§ **Data section**:
-=-=-=-=-
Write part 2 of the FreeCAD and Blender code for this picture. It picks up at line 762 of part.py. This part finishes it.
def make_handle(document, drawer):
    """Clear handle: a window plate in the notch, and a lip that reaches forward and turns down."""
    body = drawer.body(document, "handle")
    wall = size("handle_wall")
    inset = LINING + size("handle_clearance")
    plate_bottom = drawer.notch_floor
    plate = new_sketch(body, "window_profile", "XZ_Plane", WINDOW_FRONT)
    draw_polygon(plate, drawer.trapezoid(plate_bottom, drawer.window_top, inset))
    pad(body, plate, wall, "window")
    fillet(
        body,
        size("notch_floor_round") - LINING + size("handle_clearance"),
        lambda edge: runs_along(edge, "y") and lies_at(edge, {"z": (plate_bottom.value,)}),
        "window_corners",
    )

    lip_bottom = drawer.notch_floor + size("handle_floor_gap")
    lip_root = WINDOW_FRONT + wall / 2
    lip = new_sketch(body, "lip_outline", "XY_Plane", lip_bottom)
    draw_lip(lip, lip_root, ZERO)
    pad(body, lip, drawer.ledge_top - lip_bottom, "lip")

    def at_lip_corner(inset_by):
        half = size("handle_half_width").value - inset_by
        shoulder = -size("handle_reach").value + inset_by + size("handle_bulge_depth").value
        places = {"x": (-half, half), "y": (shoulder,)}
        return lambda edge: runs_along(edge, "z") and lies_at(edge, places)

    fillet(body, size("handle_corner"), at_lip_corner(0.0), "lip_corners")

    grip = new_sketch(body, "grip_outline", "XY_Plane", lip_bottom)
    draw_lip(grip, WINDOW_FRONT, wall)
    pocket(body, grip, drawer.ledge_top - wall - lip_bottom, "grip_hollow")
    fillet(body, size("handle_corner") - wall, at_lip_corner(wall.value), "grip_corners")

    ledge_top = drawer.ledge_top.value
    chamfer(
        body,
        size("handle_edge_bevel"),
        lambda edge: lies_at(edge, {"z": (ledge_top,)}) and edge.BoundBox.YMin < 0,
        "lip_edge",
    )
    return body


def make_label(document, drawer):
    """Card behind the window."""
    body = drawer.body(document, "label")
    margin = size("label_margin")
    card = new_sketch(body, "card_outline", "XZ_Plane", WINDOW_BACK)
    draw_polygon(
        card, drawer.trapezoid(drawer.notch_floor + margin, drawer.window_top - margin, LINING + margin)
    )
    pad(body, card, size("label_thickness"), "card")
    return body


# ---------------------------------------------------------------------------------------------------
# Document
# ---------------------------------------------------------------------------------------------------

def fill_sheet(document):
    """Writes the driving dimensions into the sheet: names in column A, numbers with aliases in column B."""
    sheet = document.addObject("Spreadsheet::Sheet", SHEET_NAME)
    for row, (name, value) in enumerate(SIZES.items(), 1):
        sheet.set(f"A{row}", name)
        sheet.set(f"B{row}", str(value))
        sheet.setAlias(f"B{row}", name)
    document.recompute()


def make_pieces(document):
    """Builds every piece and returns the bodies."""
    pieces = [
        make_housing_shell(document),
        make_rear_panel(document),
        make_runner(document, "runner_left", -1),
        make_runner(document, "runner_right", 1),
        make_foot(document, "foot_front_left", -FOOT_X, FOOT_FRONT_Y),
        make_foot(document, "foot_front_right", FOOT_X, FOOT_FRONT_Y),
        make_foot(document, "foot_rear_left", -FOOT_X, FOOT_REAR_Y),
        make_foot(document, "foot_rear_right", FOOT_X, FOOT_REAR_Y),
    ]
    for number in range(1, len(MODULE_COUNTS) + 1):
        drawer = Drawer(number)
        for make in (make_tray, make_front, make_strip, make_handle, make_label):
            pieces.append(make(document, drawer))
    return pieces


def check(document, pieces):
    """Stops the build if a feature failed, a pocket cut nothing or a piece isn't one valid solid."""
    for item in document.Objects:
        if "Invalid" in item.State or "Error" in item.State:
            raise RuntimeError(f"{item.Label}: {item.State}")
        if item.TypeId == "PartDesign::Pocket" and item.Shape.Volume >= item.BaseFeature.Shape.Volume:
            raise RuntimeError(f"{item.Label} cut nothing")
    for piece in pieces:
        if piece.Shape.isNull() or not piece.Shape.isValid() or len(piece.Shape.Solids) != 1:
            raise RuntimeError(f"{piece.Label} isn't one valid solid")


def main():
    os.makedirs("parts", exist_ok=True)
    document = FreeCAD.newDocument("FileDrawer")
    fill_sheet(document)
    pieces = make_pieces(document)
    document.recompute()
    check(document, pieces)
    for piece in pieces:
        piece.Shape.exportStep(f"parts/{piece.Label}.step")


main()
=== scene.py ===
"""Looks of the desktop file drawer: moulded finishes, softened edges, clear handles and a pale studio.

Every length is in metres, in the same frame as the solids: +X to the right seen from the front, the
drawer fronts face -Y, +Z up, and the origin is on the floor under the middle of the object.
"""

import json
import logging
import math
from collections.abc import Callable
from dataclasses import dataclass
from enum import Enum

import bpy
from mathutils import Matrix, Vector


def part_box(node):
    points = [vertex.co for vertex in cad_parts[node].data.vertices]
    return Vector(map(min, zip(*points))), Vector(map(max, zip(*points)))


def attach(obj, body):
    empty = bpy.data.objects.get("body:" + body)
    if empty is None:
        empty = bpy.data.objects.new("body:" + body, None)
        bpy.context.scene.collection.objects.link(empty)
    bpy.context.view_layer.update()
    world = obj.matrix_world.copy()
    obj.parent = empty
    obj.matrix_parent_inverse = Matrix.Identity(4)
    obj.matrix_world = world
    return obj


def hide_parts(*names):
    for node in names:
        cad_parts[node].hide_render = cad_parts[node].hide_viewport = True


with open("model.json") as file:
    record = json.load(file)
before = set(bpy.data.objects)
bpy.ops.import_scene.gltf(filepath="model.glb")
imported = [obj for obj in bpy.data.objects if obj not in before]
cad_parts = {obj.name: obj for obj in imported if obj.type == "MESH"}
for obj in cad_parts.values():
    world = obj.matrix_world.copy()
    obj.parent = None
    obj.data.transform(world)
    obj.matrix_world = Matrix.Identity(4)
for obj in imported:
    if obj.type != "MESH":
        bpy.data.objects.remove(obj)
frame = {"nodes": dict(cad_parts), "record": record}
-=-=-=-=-
§ **Goal**:
Extract exactly and only these lines: the line containing "pieces = make_pieces(document)", the line containing "points = [vertex.co", and every line between them.

§ **Worked answer**:
    pieces = make_pieces(document)
    document.recompute()
    check(document, pieces)
    for piece in pieces:
        piece.Shape.exportStep(f"parts/{piece.Label}.step")


main()
=== scene.py ===
"""Looks of the desktop file drawer: moulded finishes, softened edges, clear handles and a pale studio.

Every length is in metres, in the same frame as the solids: +X to the right seen from the front, the
drawer fronts face -Y, +Z up, and the origin is on the floor under the middle of the object.
"""

import json
import logging
import math
from collections.abc import Callable
from dataclasses import dataclass
from enum import Enum

import bpy
from mathutils import Matrix, Vector


def part_box(node):
    points = [vertex.co for vertex in cad_parts[node].data.vertices]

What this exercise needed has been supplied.